September 07, 2014

Stop! Look! Listen!

Thirteenth Sunday after Pentecost Proper 18, Year A • Ordinary Time
Exodus 12:1-14, Psalm 149, Romans 13:8-14, Matthew 18:15-20

Just as rural railroad crossing lights caution us, God calls us to “stop, look, and listen,” to pay attention to the truth that the Word of God has for us here and now. It is easy for us to glance at a scripture verse or passage and think we know what it means because we’ve heard it so often preached from one pulpit or another. But if we take time to stop, look, and listen with an open mind and heart, we may discover a very different message for us today. Take, for example, Mt.18:17 from our gospel lesson today: “If a member refuses to listen to them, tell it to the church; and if the member refuses to listen even to the church, let such a one be to you as a Gentile or a tax collector.” Because Gentiles and tax collectors were known to be outcasts, even enemies, in Jesus’ day, that verse has been used by the church through the ages as a basis for excommunication, for shunning those who don’t do things our way. But if we stop, look, and listen, we may hear a different message today. Consider how Jesus treated Gentiles and tax collectors: he healed them, ate with them, even called one of them to be part of his inner circle of disciples—in other words, he loved them. Remember, in the Sermon on the Mount, Jesus calls us to love our enemies (Mt.5:44), not cast them out, and when Jesus was giving an example of how to love one’s neighbor, he used an “outcast” Samaritan as one who demonstrated God’s love (Lk.16:29-37).
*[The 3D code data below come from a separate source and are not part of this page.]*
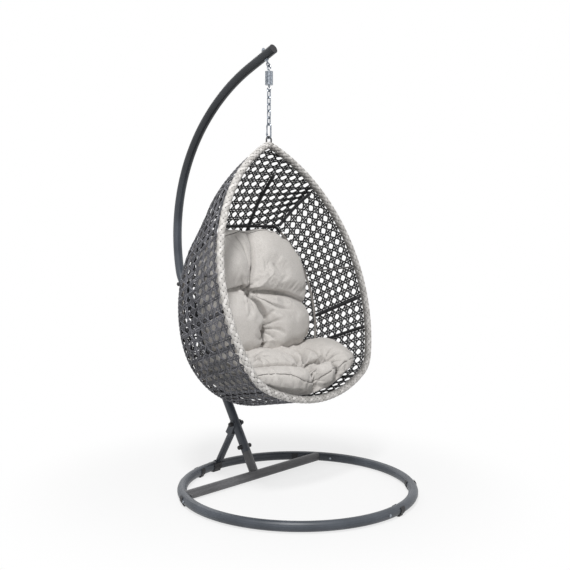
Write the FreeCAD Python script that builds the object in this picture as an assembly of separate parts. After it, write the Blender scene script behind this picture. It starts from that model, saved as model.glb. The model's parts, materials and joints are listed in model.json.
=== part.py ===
import FreeCAD, Part
import math
import os

# Hanging egg chair on a bent tube stand. Millimetres, +Z up, X across, the chair faces -Y.
# The origin is on the floor under the middle of the whole object.

V = FreeCAD.Vector

# Floor ring
RING_R = 504.0              # ring centreline; outside diameter 1050
TUBE_R = 21.0               # all large stand tubes are 42 outside
TUBE_SIDES = 16             # with flats that stand 0.2 inside the round, and corners 0.2 outside
TUBE_FLAT = TUBE_R - 0.2
SMALL_SIDES = 12            # bolts, caps, washers and discs
RING_REAR_HALF = 71.0       # half angle of the rear arc, from the rear point, degrees
SWAGE_R = 18.6              # reduced tube end that plugs into its neighbour
SWAGE_LENGTH = 54.0
SOCKET_CLEAR = 0.25         # around a swage, in its socket
SOCKET_SPARE = 4.0          # socket depth past the swage's end
CROSS_BEHIND = 256.0        # cross tube axis, behind the ring's middle
WELD_GAP = 0.3              # coped tube ends stand this far off
JOINT_BOLT_R = 3.0          # M6 through each ring joint
JOINT_BOLT_IN = 30.0        # from the joint's edge
JOINT_END = 45.0            # end stretch that the bolt goes through
JOINT_OVERLAP = 3.0         # plugs and bores run this far past the joint's face

# Foot clips, moulded round the underside of the ring
CLIP_PAD = 4.0              # floor to tube
CLIP_WALL = 3.0
CLIP_CLEAR = 1.0            # the ring curves through a straight clip
CLIP_MOUTH = 36.0           # width of the open top
CLIP_FOOT_WIDTH = 26.0
CLIP_WIDTH = 30.0
CLIP_WIDTH_WIDE = 48.0      # the clip under the brace foot
CLIP_ANGLES = (64.4, 16.6, -46.3, -132.6, -173.9)   # from the rear point, towards -X
CLIP_ANGLE_WIDE = 3.3

# Post and boom, one line that leans back, then bends up and over
LEAN = 30.0                 # degrees back from vertical
POST_FOOT_BEHIND = 250.0    # where the post's axis would meet the floor
STUB_TOP = 138.0            # along the axis from the floor
POST_TOP = 982.0
BOOM_STRAIGHT_END = 1040.0
BOOM_BENDS = ((142.0, 12.0), (818.0, -14.0), (803.0, -42.0), (902.0, -66.0))    # radius, lean back after it
BOOM_TIP = 152.0            # straight run after the last bend
STUB_BOLT = 165.0           # bolt through stub and post, along the axis
BOOM_BOLT = 1014.0
BOLT_R = 4.0                # M8
BOLT_HEAD_R = 6.5
BOLT_HEAD_H = 5.0
HOLE_CLEAR = 0.3
CAP_R = 9.5
CAP_LENGTH = 20.0
CAP_DOME = 4.0

# Brace from the ring's rear up to the post
BRACE_R = 16.0
BRACE_LEAN = 30.0           # degrees forward
BRACE_FOOT_Z = 40.0
BRACE_TOP_ALONG_POST = 279.0
EAR_T = 4.0
EAR_WIDTH = 34.0
SADDLE_T = 4.0
SADDLE_CLEAR = 1.0          # the ring curves away under a straight saddle
SADDLE_HALF = 38.0          # half angle of the saddle over the ring tube
SADDLE_WIDTH = 44.0

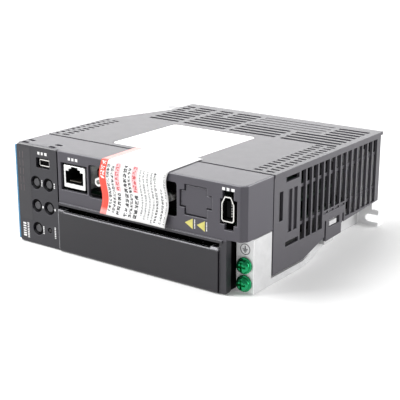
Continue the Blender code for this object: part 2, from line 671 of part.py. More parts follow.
def terminal_cover():
    """Door over the terminals; its pins turn in the walls of the bay."""
    profile = (
        [(-1.0, COVER_TOP)] + arc((0.3, 1.3), 1.3, 180.0, 270.0, 4)
        + arc((HINGE_Y, HINGE_Z), HINGE_RADIUS, 270.0, 300.0, 3)
        + arc((HINGE_Y, HINGE_Z), HINGE_RADIUS - WALL, 300.0, 270.0, 3)
        + [(WALL - 1.0, WALL), (WALL - 1.0, COVER_TOP)]
    )
    door = prism("terminal_cover", [profile], "X", COVER_LEFT, COVER_RIGHT)
    piece = part("terminal_cover", door, finish("cover_plastic", COVER_GREY, 0.45),
                 origin=((COVER_LEFT + COVER_RIGHT) / 2, HINGE_Y, HINGE_Z))
    cheeks = [(COVER_LEFT + 0.2, COVER_LEFT + 1.8), (COVER_RIGHT - 1.8, COVER_RIGHT - 0.2)]
    cheek_radius = HINGE_RADIUS - 0.6
    for index, (left, right) in enumerate(cheeks):
        join(piece, prism(f"cheek_{index}", [
            arc((HINGE_Y, HINGE_Z), cheek_radius, 180.0, 360.0, 12)
            + [(HINGE_Y + cheek_radius, 7.0), (0.2, 19.0), (HINGE_Y - cheek_radius, 19.0)]
        ], "X", left, right))
    for index, (left, right) in enumerate([(-46.9, COVER_LEFT + 0.8), (COVER_RIGHT - 0.8, 63.9)]):
        join(piece, rods(f"pin_{index}", "X", left, right, [(HINGE_Y, HINGE_Z)], PIN_RADIUS, 12))
    join(piece, boxes("finger_lips", [
        ((COVER_LEFT + 0.1, -0.9, COVER_TOP - 2.0), (COVER_LEFT + 4.4, 3.0, COVER_TOP + 0.8)),
        ((COVER_RIGHT - 4.4, -0.9, COVER_TOP - 2.0), (COVER_RIGHT - 0.1, 3.0, COVER_TOP + 0.8)),
    ]))


def ground_screws():
    """Green pan-head screws of the protective earth terminals."""
    green = finish("green_plating", (0.02, 0.42, 0.18), 0.3, 0.8)
    for name, z in GROUND_SCREW_Z.items():
        head_back = ARM_FRONT - GAP
        mesh = turned(f"ground_screw_{name}", [
            (0.0, 4.3), (1.9, 4.5), (3.1, 5.1), (3.7, 6.0), (3.7, 6.9), (4.3, 7.0), (4.3, head_back),
            (2.0, head_back + 0.01), (2.0, 16.0), (0.0, 16.1),
        ], "Y", (GROUND_SCREW_X, z), 24)
        piece = part(f"ground_screw_{name}", mesh, green, smooth=True)
        x = GROUND_SCREW_X
        cut(piece, boxes(f"slot_{name}", [((x - 2.5, 3.5, z - 0.55), (x + 2.5, 6.1, z + 0.55))]))
        cut(piece, boxes(f"cross_{name}", [((x - 0.55, 3.5, z - 2.5), (x + 0.55, 6.1, z + 2.5))]))


# ---------------------------------------------------------------- inside

def boards():
    control = boxes("control_board", [
        ((-44.4, 6.4, CONTROL_BOARD_Z), (73.0, 95.0, CONTROL_BOARD_Z + BOARD_THICKNESS))])
    part("control_board", control, finish("control_laminate", BOARD_GREEN, 0.5))
    chip_low = CONTROL_BOARD_Z + BOARD_THICKNESS + GAP
    chip = boxes("processor_chip", [((8.0, 48.0, chip_low), (28.0, 68.0, chip_low + 1.6))])
    part("processor_chip", chip, finish("chip_epoxy", BLACK, 0.4))
    power = boxes("power_board", [
        ((-58.0, SEAM_Y, POWER_BOARD_Z), (58.0, 138.0, POWER_BOARD_Z + BOARD_THICKNESS))])
    piece = part("power_board", power, finish("power_laminate", BOARD_GREEN, 0.5))
    cut(piece, rods("board_holes", "Z", POWER_BOARD_Z - 1, POWER_BOARD_Z + 3, BOSS_PLACES, 1.8, 12))
    screw_finish = finish("screw_zinc", SILVER, 0.35, 1.0)
    seat = POWER_BOARD_Z + BOARD_THICKNESS + GAP
    for index, place in enumerate(BOSS_PLACES):
        mesh = turned(f"board_screw_{index + 1}", [
            (0.0, seat + 2.0), (1.9, seat + 1.8), (2.8, seat + 1.0), (2.8, seat), (1.4, seat - 0.01),
            (1.4, 8.0), (0.0, 7.9),
        ], "Z", place, 16)
        part(f"board_screw_{index + 1}", mesh, screw_finish, smooth=True)
    module = boxes("power_module", [((-24.0, 58.0, BASE_TOP + GAP), (24.0, 90.0, POWER_BOARD_Z - GAP))])
    part("power_module", module, finish("module_epoxy", BLACK, 0.5))


def power_components():
    seat = POWER_BOARD_Z + BOARD_THICKNESS + GAP
    sleeve = finish("capacitor_sleeve", (0.03, 0.04, 0.07), 0.35)
    for index, x in enumerate(CAPACITOR_X):
        top = 51.0
        mesh = turned(f"dc_link_capacitor_{index + 1}", [
            (0.0, top), (CAPACITOR_RADIUS - 1.0, top), (CAPACITOR_RADIUS, top - 1.0),
            (CAPACITOR_RADIUS, seat + 0.01), (0.0, seat),
        ], "Z", (x, CAPACITOR_Y), 28)
        part(f"dc_link_capacitor_{index + 1}", mesh, sleeve, smooth=True)
    core = boxes("flyback_transformer", [((43.0, 103.0, seat), (56.0, 127.0, 40.0))])
    piece = part("flyback_transformer", core, finish("ferrite", (0.05, 0.05, 0.05), 0.6))
    join(piece, boxes("winding", [((40.6, 106.0, seat + 4.0), (57.6, 124.0, 36.0))]))
    relay = boxes("inrush_relay", [((-57.0, 96.0, seat), (-43.5, 124.0, 31.5))])
    soften(part("inrush_relay", relay, finish("relay_blue", (0.03, 0.08, 0.30), 0.4)), 0.6, 1)


def fan():
    """Exhaust fan behind the vents of the drive's top end."""
    half = FAN_SIZE / 2
    centre = (FAN_Y, FAN_Z)
    right = FAN_LEFT + FAN_DEPTH
    frame = prism("fan_frame", [
        rounded((FAN_Y - half, FAN_Z - half), (FAN_Y + half, FAN_Z + half), 2.0, 2),
        circle(centre, FAN_DUCT_RADIUS, 32),
    ], "X", FAN_LEFT, right)
    piece = part("fan_frame", frame, finish("fan_plastic", BLACK, 0.5))
    join(piece, boxes("fan_struts", [
        ((FAN_LEFT, FAN_Y - half + 0.7, FAN_Z - 1.0), (FAN_LEFT + 1.2, FAN_Y + half - 0.7, FAN_Z + 1.0))]))
    join(piece, boxes("fan_strut_bar", [
        ((FAN_LEFT, FAN_Y - 1.0, FAN_Z - half + 0.7), (FAN_LEFT + 1.2, FAN_Y + 1.0, FAN_Z + half - 0.7))]))
    join(piece, rods("fan_motor_plate", "X", FAN_LEFT, FAN_LEFT + 1.2, [centre], FAN_HUB_RADIUS, 20))
    hub_left = FAN_LEFT + 1.2 + GAP
    hub = rods("fan_rotor", "X", hub_left, right - 0.6, [centre], FAN_HUB_RADIUS, 28)
    rotor = part("fan_rotor", hub, finish("rotor_plastic", BLACK, 0.5),
                 origin=((hub_left + right) / 2, FAN_Y, FAN_Z))
    bm = bmesh.new()
    reach = FAN_BLADE_RADIUS - FAN_HUB_RADIUS + 1.5
    blade_middle = spot((hub_left + right - 0.6) / 2, FAN_Y, FAN_Z)
    for index in range(FAN_BLADES):
        turn = Matrix.Rotation(math.tau * index / FAN_BLADES, 4, "X")
        out = Matrix.Translation(Vector((0.0, 0.0, FAN_BLADE_RADIUS - 0.4 - reach / 2)) * MM)
        pitch = Matrix.Rotation(math.radians(38.0), 4, "Z")
        size = Matrix.Diagonal((1.0 * MM, 7.0 * MM, reach * MM, 1.0))
        bmesh.ops.create_cube(
            bm, size=1.0, matrix=Matrix.Translation(blade_middle) @ turn @ out @ pitch @ size)
    join(rotor, mesh_from(bm, "fan_blades"))


# ---------------------------------------------------------------- labels

def nameplate():
    plate = prism("nameplate_label", [rounded((-33.1, 31.4), (25.6, 89.6), 3.0)], "Z", 57.2, 57.4)
    part("nameplate_label", plate, finish("label_film", (0.85, 0.85, 0.84), 0.4))


def peel_off_tag():
    """Film stuck to the top near the seam, folded over the front edge and hanging."""
    thickness = 0.25
    line = (
        [(30.5, 57.95), (14.0, 57.95), (1.0, 57.95)]
        + arc((0.6, 56.2), 1.75, 105.0, 178.0, 4)
        + [(-1.5, 52.0), (-2.2, 44.0), (-2.8, 36.0), (-3.3, 28.4)]
    )
    bm = bmesh.new()
    rows = []
    for y, z in line:
        rows.append([bm.verts.new(spot(-14.2, y, z)), bm.verts.new(spot(30.8, y, z))])
    for (left, right), (next_left, next_right) in zip(rows, rows[1:]):
        bm.faces.new((left, right, next_right, next_left))
    bmesh.ops.recalc_face_normals(bm, faces=bm.faces)
    piece = part("peel_off_tag", mesh_from(bm, "peel_off_tag"), finish("tag_film", (0.9, 0.9, 0.88), 0.4))
    solid = piece.modifiers.new("film", "SOLIDIFY")
    solid.thickness = thickness * MM
    solid.offset = 0.0


heat_sink()
rear_housing()
front_case()
control_panel()
usb_socket()
rj45_socket()
dsub_socket()
encoder_socket()
knockout_cover()
terminal_blocks()
terminal_cover()
ground_screws()
boards()
power_components()
fan()
nameplate()
peel_off_tag()
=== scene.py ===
"""Looks of the servo drive: materials, fine pieces, studio and camera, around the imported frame.

Lengths here are in millimetres on the drive's own grid: x from the middle of the body,
y from the front panel's plane towards the back, z from the surface that it lies on.
"""
import math
import random

import bmesh
import bpy
from mathutils import Matrix, Vector


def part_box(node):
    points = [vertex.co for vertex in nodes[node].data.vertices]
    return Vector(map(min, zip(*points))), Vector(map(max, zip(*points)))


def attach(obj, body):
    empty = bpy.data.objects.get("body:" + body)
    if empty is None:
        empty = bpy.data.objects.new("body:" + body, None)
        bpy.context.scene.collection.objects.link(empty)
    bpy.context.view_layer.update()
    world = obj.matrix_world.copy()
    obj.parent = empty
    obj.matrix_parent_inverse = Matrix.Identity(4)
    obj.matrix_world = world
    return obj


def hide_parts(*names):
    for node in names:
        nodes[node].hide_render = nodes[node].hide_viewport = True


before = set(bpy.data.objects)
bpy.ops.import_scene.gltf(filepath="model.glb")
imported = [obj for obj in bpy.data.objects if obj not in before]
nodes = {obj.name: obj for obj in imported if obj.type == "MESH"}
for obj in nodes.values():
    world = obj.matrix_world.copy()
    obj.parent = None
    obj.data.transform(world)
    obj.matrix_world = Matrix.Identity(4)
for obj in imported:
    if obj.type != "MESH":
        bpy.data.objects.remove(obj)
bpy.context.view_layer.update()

MM = 0.001
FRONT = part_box("control_panel")[0].y        # plane of the front panel
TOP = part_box("front_case")[1].z / MM        # upper face of the body
CHASSIS = "chassis"
KEYS = ("mode", "shift", "up", "down", "set")
FILM = 0.04                                 # thickness of a printed mark
POLE_PITCH = 8.0                            # of the terminal blocks
POST_HEIGHT = 44.0                          # axis of the D-sub's jack posts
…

In addition, if we look at where Matthew puts this passage in his gospel, we find it follows immediately after the parable of the lost sheep where the shepherd goes to any lengths to rescue the rebellious ram and bring it back to the fold. And it is immediately before Peter’s asking how often he needed to forgive another where Jesus implies that Peter can’t count that high. Finally we can listen to the epistle for today and hear Paul call us yet again to love our neighbor in all that we say and do. Putting the gospel verse, Mt. 18:17, in such a context seems to call us to forgive the one that we perceive sins against us, as we regularly pray in the Lord’s Prayer, and to love that person back into relationship, into communion. When I stop, look, and listen to the gospel for today, the message I receive is that reconciliation is the task of love, for us individually, and for the church at large.